Although he leads a right-wing, ultra-Orthodox party, Deri is considered a pragmatic leader loath to embark on military adventures and far more restrained in his views than his future coalition partners. Nides appears to have done his homework with veteran figures in Israel’s security agencies, all of whom vouched for Deri’s pragmatic approach as a long-standing member of successive security Cabinets.

“The Americans will view Deri as a sort of responsible adult,” a senior Jerusalem official told Al-Monitor on condition of anonymity. “They know him, they do not admire him and some of the conservative values he espouses are anathema to Western democratic values. But given the current state of affairs, he is the only remaining lever the administration has in the incoming Israeli administration.”

Netanyahu will find himself with little or no room for maneuver. Unlike his previous governments, which he dominated without contest, this time he will be held hostage by assertive, radical partners. He is in search of a suitable figure for the highly sensitive position of Israel’s envoy to Washington to replace Ambassador Mike Herzog, held in high regard by the White House. He also needs to appoint a national security adviser. These are the two key posts that will have to deal with differences with Washington whenever Netanyahu’s coalition stirs trouble.

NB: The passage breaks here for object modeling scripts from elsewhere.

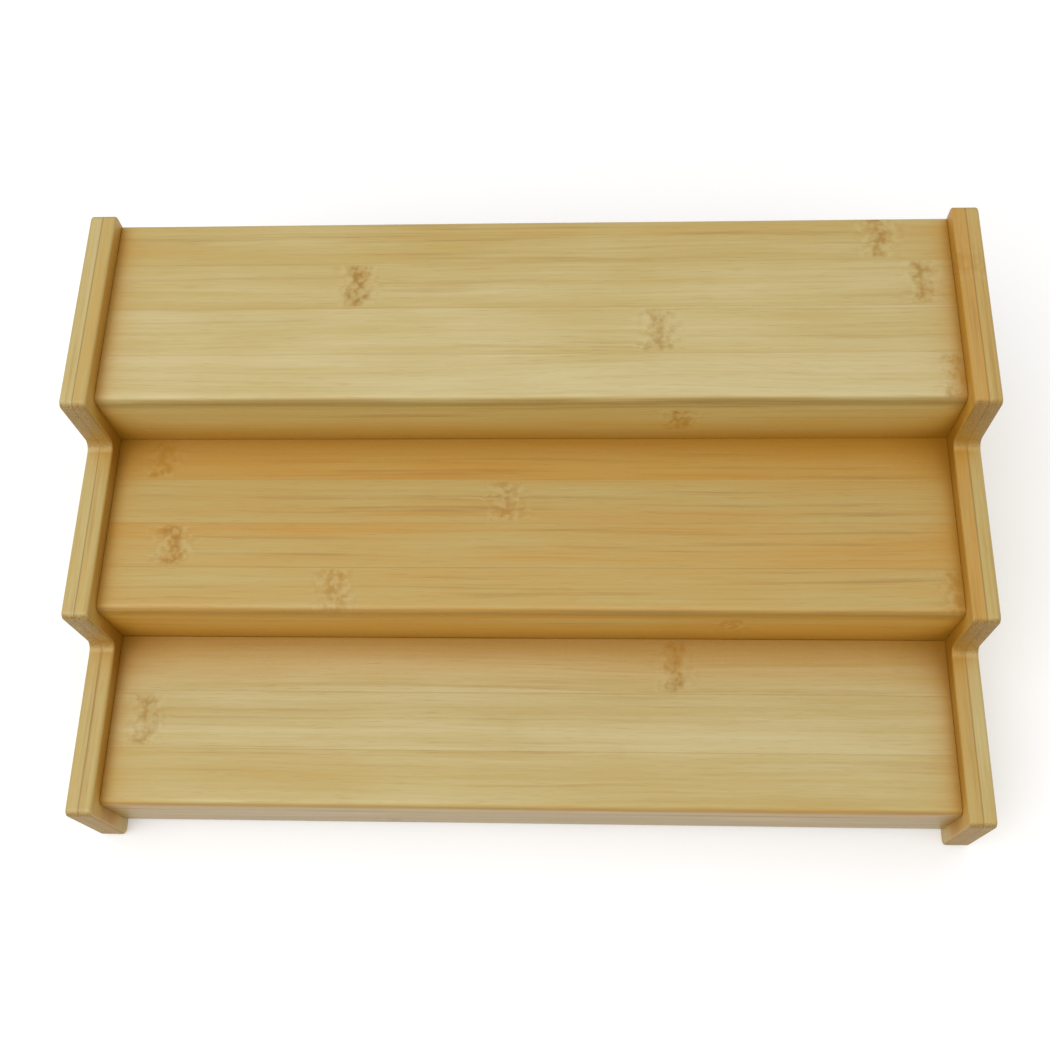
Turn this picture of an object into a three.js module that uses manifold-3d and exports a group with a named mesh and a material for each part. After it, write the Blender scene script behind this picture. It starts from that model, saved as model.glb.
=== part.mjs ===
// Three-step bamboo shelf riser, in millimetres.
//
// Two stepped side panels hold three treads and three risers, and hidden dowels join the
// board ends to the panels. +X is to the right, +Y to the back and +Z up. The origin is on
// the floor, at the middle of the width and of the depth.

import * as THREE from 'three';
import { mergeVertices } from 'three/addons/utils/BufferGeometryUtils.js';
import Module from 'manifold-3d';

// Driving dimensions
const WIDTH = 390; // over the outer faces of the two side panels
const PANEL_THICKNESS = 11.5;
const BOARD_THICKNESS = 10; // treads and risers
const FRONT_TREAD_HEIGHT = 40; // floor to the top face of the front tread
const STEP_RISE = 36.5; // from one tread's top face to the next
const RAIL_HEIGHT = 8; // panel edge above the treads
const PANEL_LEAD = 6.5; // panel edge in front of the riser faces
const FLOOR_CLEARANCE = 5.5; // under the front riser
const GLUE_GAP = 0.3; // left between pieces that are glued together

// The steps, from the lowest to the highest, with the depth that a jar can stand on
const STEPS = [
  { name: 'front', depth: 76 },
  { name: 'middle', depth: 81 },
  { name: 'top', depth: 90 },
];

const OUTER_CORNER_RADIUS = 3; // the panel's convex corners
const INNER_CORNER_RADIUS = 4; // the panel's concave corners
const EASED_EDGE_RADIUS = 1.5; // long edges of the boards
const ARC_SEGMENTS = 5;

const DOWEL_DIAMETER = 6;
const DOWEL_SEGMENTS = 24;
const DEPTH_IN_PANEL = 7.5;
const DEPTH_IN_BOARD = 16;
const DOWEL_PLACES_IN_TREAD = [0.22, 0.78]; // shares of the tread's depth

// Places worked out from the driving dimensions
const stepsDepth = STEPS.reduce((sum, step) => sum + step.depth, 0);
const PANEL_FRONT = -(stepsDepth + PANEL_LEAD) / 2;
const PANEL_BACK = -PANEL_FRONT;
const PANEL_INNER_X = WIDTH / 2 - PANEL_THICKNESS;
const BOARD_END_X = PANEL_INNER_X - GLUE_GAP;

STEPS.forEach((step, index) => {
  const below = STEPS[index - 1];
  step.front = below ? below.front + below.depth : PANEL_FRONT + PANEL_LEAD;
  step.top = FRONT_TREAD_HEIGHT + index * STEP_RISE;
});

function isTopStep(index) {
  return index === STEPS.length - 1;
}

// ---- Booleans ----

const wasm = await Module();
wasm.setup();

function toManifold(geometry) {
  const bare = new THREE.BufferGeometry();
  bare.setAttribute('position', geometry.getAttribute('position'));
  bare.setIndex(geometry.getIndex());
  const welded = mergeVertices(bare);
  return new wasm.Manifold(new wasm.Mesh({
    numProp: 3,
    vertProperties: new Float32Array(welded.getAttribute('position').array),
    triVerts: new Uint32Array(welded.getIndex().array),
  }));
}

function toGeometry(manifold) {
  const mesh = manifold.getMesh();
  const geometry = new THREE.BufferGeometry();
  geometry.setAttribute('position', new THREE.BufferAttribute(mesh.vertProperties, 3));
  geometry.setIndex(new THREE.BufferAttribute(mesh.triVerts, 1));
  geometry.computeVertexNormals();
  return geometry;
}

function drilled(geometry, holes) {
  let solid = toManifold(geometry);
  for (const hole of holes) {
    solid = solid.subtract(toManifold(hole));
  }
  return toGeometry(solid);
}

// ---- Shapes ----

// Every outline is drawn in the YZ plane, as Vector2(y, z), and extruded along +X.
const OUTLINE_TO_SIDE = new THREE.Matrix4().makeBasis(
  new THREE.Vector3(0, 1, 0),
  new THREE.Vector3(0, 0, 1),
  new THREE.Vector3(1, 0, 0),
);

function corner(y, z, radius) {
  return { point: new THREE.Vector2(y, z), radius };
}

// The quarter arc that rounds one square corner of an outline
function cornerArc({ point, radius }, before, after) {
  const toBefore = before.point.clone().sub(point).normalize();
  const toAfter = after.point.clone().sub(point).normalize();
  const centre = point.clone().addScaledVector(toBefore, radius).addScaledVector(toAfter, radius);
  return Array.from({ length: ARC_SEGMENTS + 1 }, (_, i) => {
    const angle = (i / ARC_SEGMENTS) * (Math.PI / 2);
    return centre.clone()
      .addScaledVector(toAfter, -radius * Math.cos(angle))
      .addScaledVector(toBefore, -radius * Math.sin(angle));
  });
}

function extrudedAlongX(corners, fromX, toX) {
  const points = corners.flatMap((item, i) => {
    const before = corners.at(i - 1);
    const after = corners[(i + 1) % corners.length];
    return item.radius > 0 ? cornerArc(item, before, after) : [item.point];
  });
  const geometry = new THREE.ExtrudeGeometry(new THREE.Shape(points), {
    depth: toX - fromX,
    bevelEnabled: false,
  });
  return geometry.applyMatrix4(OUTLINE_TO_SIDE).translate(fromX, 0, 0);
}

function rodAlongX(diameter, fromX, toX, y, z) {
  const rod = new THREE.CylinderGeometry(diameter / 2, diameter / 2, toX - fromX, DOWEL_SEGMENTS);
  return rod.rotateZ(Math.PI / 2).translate((fromX + toX) / 2, y, z);
}

// ---- The boards ----

// A tread runs back to the riser behind it; behind the top tread there is none.
function treadBox(index) {
  const { front, depth, top } = STEPS[index];
  const back = isTopStep(index) ? front + depth : front + depth - GLUE_GAP;
  return { front, back, bottom: top - BOARD_THICKNESS, top };
}

// A riser holds up its tread's front edge, and its foot covers the back edge of the tread
// below. The front riser stops short of the floor.
function riserBox(index) {
  const { front, top } = STEPS[index];
  const foot = index > 0 ? STEPS[index - 1].top - BOARD_THICKNESS : FLOOR_CLEARANCE;
  return {
    front,
    back: front + BOARD_THICKNESS,
    bottom: foot,
    top: top - BOARD_THICKNESS - GLUE_GAP,
  };
}

function boardGeometry({ front, back, bottom, top }, frontRadius, backRadius) {
  return extrudedAlongX([
    corner(front, bottom, frontRadius),
    corner(back, bottom, backRadius),
    corner(back, top, backRadius),
    corner(front, top, frontRadius),
  ], -BOARD_END_X, BOARD_END_X);
}

function treadGeometry(index) {
  const backRadius = isTopStep(index) ? EASED_EDGE_RADIUS : 0;
  const solid = boardGeometry(treadBox(index), EASED_EDGE_RADIUS, backRadius);
  return drilled(solid, boardEndHoles(treadDowelPlaces(index)));
}

function riserGeometry(index) {
  return drilled(boardGeometry(riserBox(index), 0, 0), boardEndHoles(riserDowelPlaces(index)));
}

// ---- The dowels ----

// Where the dowels of one board sit, seen from the side
function treadDowelPlaces(index) {
  const { front, back, bottom, top } = treadBox(index);
  return DOWEL_PLACES_IN_TREAD.map((share) => ({
    y: THREE.MathUtils.lerp(front, back, share),
    z: (bottom + top) / 2,
  }));
}

function riserDowelPlaces(index) {
  const { front, back, bottom, top } = riserBox(index);
  return [{ y: (front + back) / 2, z: (bottom + top) / 2 }];
}

// The rod that a dowel fills at one end of a board, or its hole when clearance is given
function dowelRod(side, { y, z }, clearance = 0) {
  const inBoard = BOARD_END_X - DEPTH_IN_BOARD - clearance;
  const inPanel = PANEL_INNER_X + DEPTH_IN_PANEL + clearance;
  const [fromX, toX] = side > 0 ? [inBoard, inPanel] : [-inPanel, -inBoard];
  return rodAlongX(DOWEL_DIAMETER + 2 * clearance, fromX, toX, y, z);
}

function boardEndHoles(places) {
  return places.flatMap((place) => [-1, 1].map((side) => dowelRod(side, place, GLUE_GAP)));
}

// ---- The side panels ----

// A staircase outline: up the front of each step, back along its rail, then down the back
function panelOutline() {
  const corners = [
    corner(PANEL_BACK, 0, OUTER_CORNER_RADIUS),
    corner(PANEL_BACK, STEPS.at(-1).top + RAIL_HEIGHT, OUTER_CORNER_RADIUS),
  ];
  for (const step of [...STEPS].reverse()) {
    const isLowest = step === STEPS[0];
    const face = step.front - PANEL_LEAD;
    const foot = isLowest ? 0 : step.top - STEP_RISE + RAIL_HEIGHT;
    corners.push(corner(face, step.top + RAIL_HEIGHT, OUTER_CORNER_RADIUS));
    corners.push(corner(face, foot, isLowest ? OUTER_CORNER_RADIUS : INNER_CORNER_RADIUS));
  }
  return corners;
}

function sidePanelGeometry(side) {
  const [fromX, toX] = side > 0 ? [PANEL_INNER_X, WIDTH / 2] : [-WIDTH / 2, -PANEL_INNER_X];
  const places = STEPS.flatMap((_, i) => [...treadDowelPlaces(i), ...riserDowelPlaces(i)]);
  const holes = places.map((place) => dowelRod(side, place, GLUE_GAP));
  return drilled(extrudedAlongX(panelOutline(), fromX, toX), holes);
}

// ---- The assembly ----

const FINISHES = {
  panel: { color: 0xcfb87a, roughness: 0.5, metalness: 0 },
  tread: { color: 0xd8c28c, roughness: 0.45, metalness: 0 },
  riser: { color: 0xc49a52, roughness: 0.5, metalness: 0 },
  dowel: { color: 0xdcc596, roughness: 0.7, metalness: 0 },
};

const riser = new THREE.Group();

function addPiece(name, geometry, finish) {
  const mesh = new THREE.Mesh(geometry, new THREE.MeshStandardMaterial(FINISHES[finish]));
  mesh.name = name;
  riser.add(mesh);
}

const SIDES = [['left', -1], ['right', 1]];

function addDowels(prefix, places) {
  for (const [sideName, side] of SIDES) {
    places.forEach((place, i) => {
      const number = places.length > 1 ? `_${i + 1}` : '';
      addPiece(`${prefix}_${sideName}${number}`, dowelRod(side, place), 'dowel');
    });
  }
}

for (const [sideName, side] of SIDES) {
  addPiece(`side_panel_${sideName}`, sidePanelGeometry(side), 'panel');
}

STEPS.forEach((step, i) => {
  addPiece(`tread_${step.name}`, treadGeometry(i), 'tread');
  addPiece(`riser_${step.name}`, riserGeometry(i), 'riser');
  addDowels(`dowel_tread_${step.name}`, treadDowelPlaces(i));
  addDowels(`dowel_riser_${step.name}`, riserDowelPlaces(i));
});

export default riser;
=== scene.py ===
"""A three-step bamboo shelf riser, dressed for the camera. Metres, in the CAD model's frame.

The stepped side panels, the treads and the risers are rebuilt here as finely eased boards of
bamboo strips. The hidden dowels stay as the CAD made them and only get a better material.
"""

import math

import bmesh
import bpy
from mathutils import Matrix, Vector, noise


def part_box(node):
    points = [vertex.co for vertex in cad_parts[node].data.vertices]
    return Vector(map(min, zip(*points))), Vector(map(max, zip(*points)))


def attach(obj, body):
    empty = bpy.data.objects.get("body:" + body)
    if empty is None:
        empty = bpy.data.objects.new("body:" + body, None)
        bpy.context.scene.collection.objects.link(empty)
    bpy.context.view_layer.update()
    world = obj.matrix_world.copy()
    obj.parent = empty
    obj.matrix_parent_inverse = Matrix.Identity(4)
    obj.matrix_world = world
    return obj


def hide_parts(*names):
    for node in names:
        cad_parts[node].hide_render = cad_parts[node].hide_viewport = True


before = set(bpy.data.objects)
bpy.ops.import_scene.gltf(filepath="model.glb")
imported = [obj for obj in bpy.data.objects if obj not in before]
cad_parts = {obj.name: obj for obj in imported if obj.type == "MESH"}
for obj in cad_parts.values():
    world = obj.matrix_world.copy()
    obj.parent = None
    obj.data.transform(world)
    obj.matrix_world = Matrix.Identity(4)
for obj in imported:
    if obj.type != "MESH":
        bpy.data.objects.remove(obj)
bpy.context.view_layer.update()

MM = 0.001
STEPS = ("front", "middle", "top")
SIDES = ("left", "right")

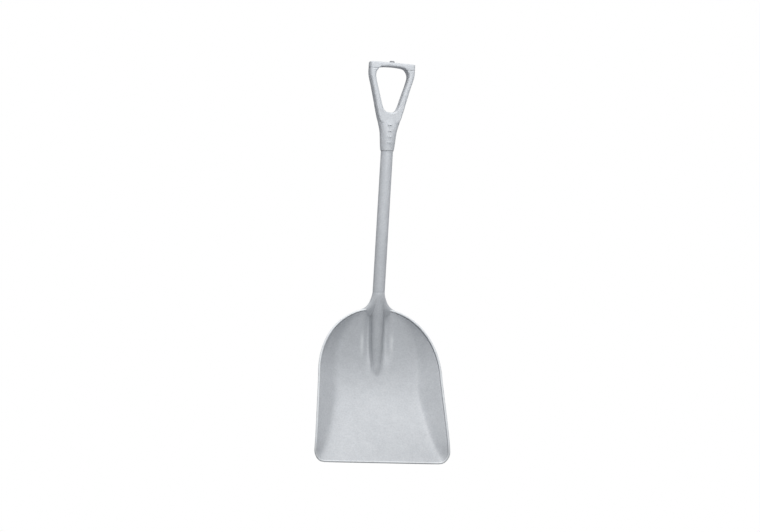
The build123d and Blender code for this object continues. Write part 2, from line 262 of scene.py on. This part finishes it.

Another crucial appointment is that of defense minister, in charge of the close strategic relationship between the Israeli and American defense-security establishment, including intelligence agencies. Smotrich has already made clear he wants the job. Netanyahu knows full well how that would go down in Washington. Netanyahu may decide to hold on to the defense portfolio for an interim period, or to appoint Likud party Knesset member Yoav Galant, in order to appease the US administration. Either way, the incoming Netanyahu government — Israel’s most radical ever — will pose the most significant challenge to the important and sensitive Jerusalem-Washington axis.